Registrations for this event are now closed. Please contact reception for further details.
Anson Chan and Martin Lee will be speaking about the future prospects for Hong Kong’s civic freedoms, its high degree of autonomy and the rule of law, given the current political climate relating to Beijing’s current policies on Hong Kong. Specifically, they will ask whether the promises made to Hong Kong by the two signatories of the 1984 Sino-British Joint Declaration on Hong Kong are being honoured, and why this should matter to the world. The Declaration is registered with The United Nations.
Anson Chan GBM, GCMG, CBE, JP
Anson Chan was the first Chinese and the first woman to assume the post of Chief Secretary and Head of the Civil Service under British sovereignty in Hong Kong. She was the international symbol of continuity when she remained in post, as the first Chief Secretary for Administration, after Hong Kong’s transition to Chinese sovereignty in 1997. She was thus second-in-command of Hong Kong to both Chris Patten, the last British Governor, and to C H Tung, the first Chinese Chief Executive . She was then sometimes described as the most powerful woman in Asia. She oversaw many infrastructure developments, including Hong Kong’s new iconic airport. During her earlier years in the Civil Service she successfully led a campaign for equal pay and conditions for women. After her retirement from the Civil Service, she was elected to the Hong Kong Legislative Council. She is now active in promoting principles of good governance and democracy in Hong Kong and defending “one country, two systems, Hong Kong people ruling Hong Kong”.

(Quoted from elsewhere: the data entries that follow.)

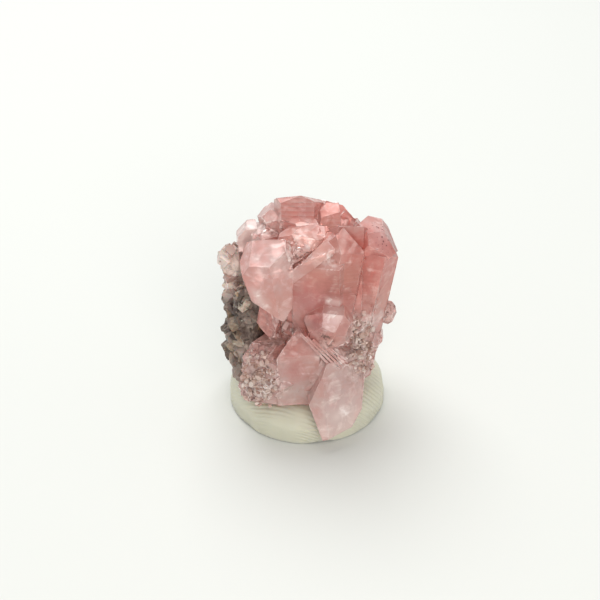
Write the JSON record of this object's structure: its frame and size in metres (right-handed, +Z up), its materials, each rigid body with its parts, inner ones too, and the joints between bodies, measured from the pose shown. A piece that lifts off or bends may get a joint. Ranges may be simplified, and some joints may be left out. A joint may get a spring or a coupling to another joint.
{
  "type": "cobaltoan calcite cluster",
  "caption": "Mineral specimen: intergrown pink calcite crystals on a rough rind of rock, standing upright in a round pad of putty that it can be lifted out of.",
  "frame": {"origin": "middle of the putty pad's flat underside, on the surface it rests on", "axes": "+Z up; -Y is the front, where the large crystal heads look; +X to the right as seen from the front"},
  "size_m": [0.0181, 0.0174, 0.0245],
  "materials": {
    "calcite": "translucent pink crystal faces, glassy to slightly frosted",
    "rock": "rough natural rock, dull",
    "putty": "soft mineral putty, satin, finely ridged"
  },
  "bodies": {
    "root": {"calcite_crystals": "calcite", "matrix": "rock", "mounting_putty": "putty"}
  },
  "joints": []
}
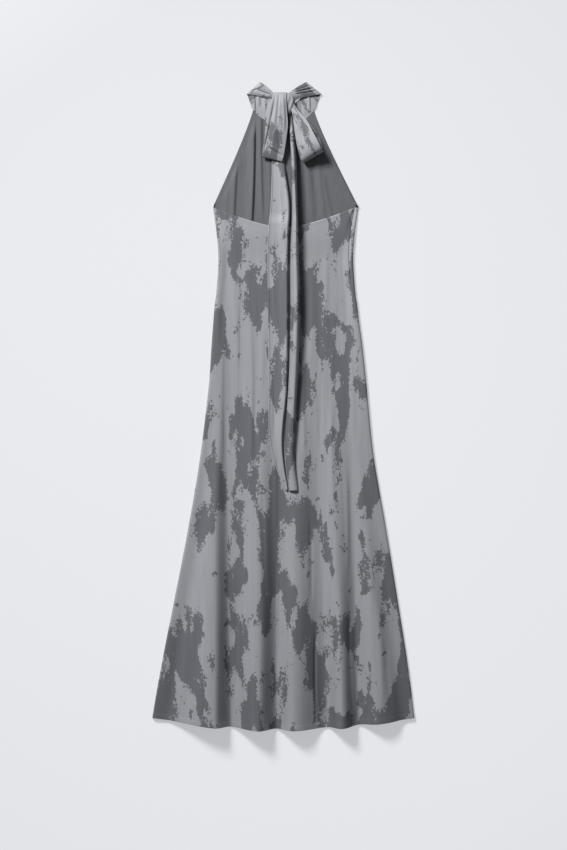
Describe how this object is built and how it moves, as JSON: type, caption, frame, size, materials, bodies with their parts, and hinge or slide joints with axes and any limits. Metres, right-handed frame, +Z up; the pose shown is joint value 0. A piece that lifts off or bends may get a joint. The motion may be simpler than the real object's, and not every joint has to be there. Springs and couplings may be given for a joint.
{
  "type": "halter dress",
  "caption": "Long halter dress laid flat with its back up: flared fluted skirt, low shallow V back, wide folded neck band tied in a bow with hanging loops and long slanted ties.",
  "frame": {"origin": "middle of the laid dress's bounding box, on the surface that it lies on", "axes": "+Y along the dress from the hem to the neck, +X across it to the right in the picture, +Z up off the surface"},
  "size_m": [0.6007, 1.4861, 0.0491],
  "materials": {
    "patterned": "satin jacquard with a ragged light patch pattern on a darker matt ground",
    "wrong_side": "matt wrong side of the jacquard, faintly slubbed"
  },
  "bodies": {
    "root": {"front_panel": "wrong_side", "back_panel": "patterned", "neck_band_front": "patterned", "neck_band_left": "patterned", "neck_band_right": "patterned", "bow_knot": "patterned", "bow_loop_left": "patterned", "bow_loop_right": "patterned", "tie_left": "patterned", "tie_right": "patterned"}
  },
  "joints": []
}
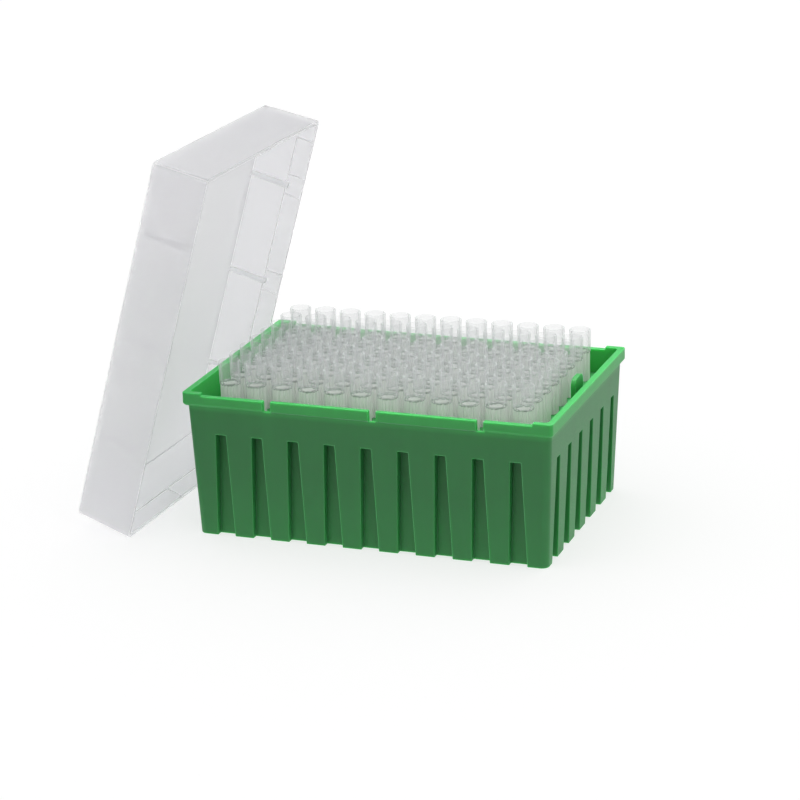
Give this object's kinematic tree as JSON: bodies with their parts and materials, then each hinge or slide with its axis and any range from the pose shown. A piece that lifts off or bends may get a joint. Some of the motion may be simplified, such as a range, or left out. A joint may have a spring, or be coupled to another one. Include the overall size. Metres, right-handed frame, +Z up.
{
  "type": "box of pipette tips",
  "caption": "Open rack box of clear ribbed pipette tips standing in a perforated plate, with its frosted lift-off lid leaning on one end.",
  "frame": {"origin": "centre of the base's underside, on the surface that it stands on", "axes": "+X along the base's long sides, away from the end that the lid leans on; -Y is the front; +Z up"},
  "size_m": [0.1602, 0.0947, 0.1266],
  "materials": {
    "green_plastic": "satin moulded",
    "plate_plastic": "satin moulded",
    "frosted_plastic": "frosted translucent",
    "clear_plastic": "clear moulded"
  },
  "bodies": {
    "root": {"base": "green_plastic", "tip_plate": "plate_plastic", "lid": "frosted_plastic", "tips_column_01": "clear_plastic", "tips_column_02": "clear_plastic", "tips_column_03": "clear_plastic", "tips_column_04": "clear_plastic", "tips_column_05": "clear_plastic", "tips_column_06": "clear_plastic", "tips_column_07": "clear_plastic", "tips_column_08": "clear_plastic", "tips_column_09": "clear_plastic", "tips_column_10": "clear_plastic", "tips_column_11": "clear_plastic", "tips_column_12": "clear_plastic"}
  },
  "joints": []
}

In 1997 she felt confident in reassuring the world that Hong Kong’s way of life and commercial sanctity would continue. She now sees threats, which she is here to discuss. She has been a strong defender of Hong Kong’s free press, and is a former Trustee of Reuter’s. She is the Convenor of Hong Kong 2020 and a founding director of Project Citizens Foundation.
Anson Chan was born in Shanghai. She studied English Literature at Hong Kong University. Her mother, Fang Zhaoling, was a famous Chinese artist.
Martin Lee QC SC
Martin Lee was the Founding Chairman of Hong Kong’s Democratic Party, and a long-standing legislator. He is often regarded as the father of Hong Kong’s democracy movement. He is the winner of numerous international human rights awards, including the 1995 International Human Rights Award of the American Bar Association. He is a senior Hong Kong barrister, and was on the Chinese committee which drafted Hong Kong’s constitutional Basic Law, until he had to leave this Committee after he protested against the Tiananmen Square massacre. He has a long history of advocacy for Hong Kong’s freedoms as promised in the 1984 Sino-British Joint Declaration, in specific conformity with the International Covenant on Civil and Political Rights. He argues that because the Declaration is registered with The United Nations, the parties’ compliance with the Declaration is of proper international concern. He has had White House discussions on Hong Kong civic developments with both President Bill Clinton and Vice-President Gore, and later with Vice-President Joe Biden, as well as having presented to committees of the US Congress and the UK Parliament.